//===----------------------------------------------------------------------===//
// Representing and optimizing arithmetic based on integer overflow
//===----------------------------------------------------------------------===//

Feb 7, 2009 - Initial Revision

This note talks about a way we could model, reason about and optimize based on
integer overflow information.

LLVM 2.5 supports several sorts of overflow handling:

1) all integer arithmetic operations are guaranteed to be well defined in
   overflow situations, behaving according to 2's complement integer semantics.
2) The getelementptr instruction is always assumed to be undefined on overflow.
3) LLVM has intrinsics for doing an integer computation and determining whether
   or not it overflowed.  These intrinsics return a result and a bool
   indicating whether overflow happened.

This set of capability is an important first step, but it misses several
opportunities and has at least one problem.  The correctness problem that we
theoretically suffer but does not seem to impact code in practice is that we
"raise" arithmetic (which has defined overflow semantics) to getelementptr
instructions in some cases (which is undefined on overflow).  This could
manifest in a miscompilation in contrived cases.
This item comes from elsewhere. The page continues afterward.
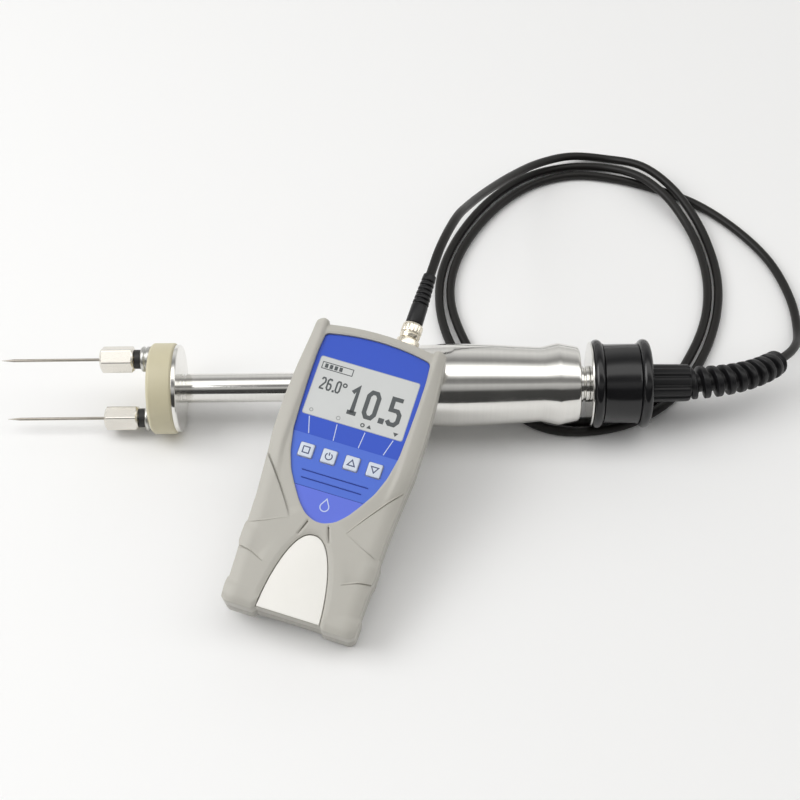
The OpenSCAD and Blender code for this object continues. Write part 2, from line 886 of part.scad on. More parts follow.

Opportunities we are missing:

1) In C, signed integers are undefined on overflow.  Capturing this property
   is very important for loop optimizers in some cases (e.g. PR3328).  For 
   example, if overflow is defined, then you can't analyze the trip count of 
   a loop like "for (i = 0; i <= N; ++i)" because if N is maxint, the loop 
   iterates infinitely.  If overflow is undefined, it is easy to analyze this 
   trip count.  Once we support this, we would also want to support the GCC 
   -fwrapv option.
2) We currently don't have a good way to model saturation.  Saturated
   arithmetic is somewhat rare for scalars, but is very common in vector ISAs.
   Adding this support to the IR would allow elimination of a bunch of
   target-specific intrinsics (they could lower to normal arithmetic instead).


Note that the equivalent of -ftrapv is currently implementable with our
existing "do arithmetic and tell me if it overflowed" support.  I strongly
believe that this is lowering problem that the front-end should take care of.

//===----------------------------------------------------------------------===//
// Implementation Approach
//===----------------------------------------------------------------------===//

In my opinion, the only reasonable way to implement this is as a per-operation
tag that specifies the overflow behavior of operations (add/sub/mul/div/gep).
As such, I'd suggest the following changes:

1. Split add/sub/mul into add/fadd, sub/fsub, mul/fmul operations.  Doing this
   will also improve consistency with the div and rem instructions.
2. Introduce a new "overflow behavior" enum, and stick it in the integer
   operation's "SubClassData" field.  The overflow behavior should have these
   possibilities:
     Wrapping          // Op is fully defined to use 2's complement overflow.
     UndefinedSigned   // Op is undefined on signed overflow
     UndefinedUnsigned // Op is undefined on unsigned overflow
     SaturatedSigned   // Op saturates on signed overflow
     SaturatedUnsigned // Op saturates on unsigned overflow
   
   GEP should not support saturation, but the other operations should.
3. Introduce support to the CBE and legalizer to lower these into horrible code
   sequences that are valid but slow.  Over time, this can be improved.
4. Update optimizations to only apply when safe: for example, optimizations
   that assume GEP overflow is undefined should be updated to check the flag.
   Update other optimizations to propagate overflow behavior, the default
   (wrapping) is always safe to preserve for the current optimizers.
5. Change front-ends to start tagging operations more aggressively (e.g. signed
   integers as UndefinedSigned when not in -fwrapv mode.
6. Implement lots of new optimizations (e.g. x*8/8 is safe when the mul and div
   are undefined on overflow)!  Also infer cases where overflow can't happen
   and convert defined-on-overflow operations to undefined-on-overflow when it
   is provable it can't overflow (e.g. for (i = 0; i < N; ++i) the ++ can't
   overflow).

I'd strongly suggest tackling just the wrapping/unsigned behaviors in the first
pass and adding saturation as a later pass.  Many optimizations in (e.g.
instcombine) are not safe for saturation, and getting them exactly right will
require some hacking.  An initial cut would just have InstCombine's "visitAdd"
method just refuse to touch saturated adds though.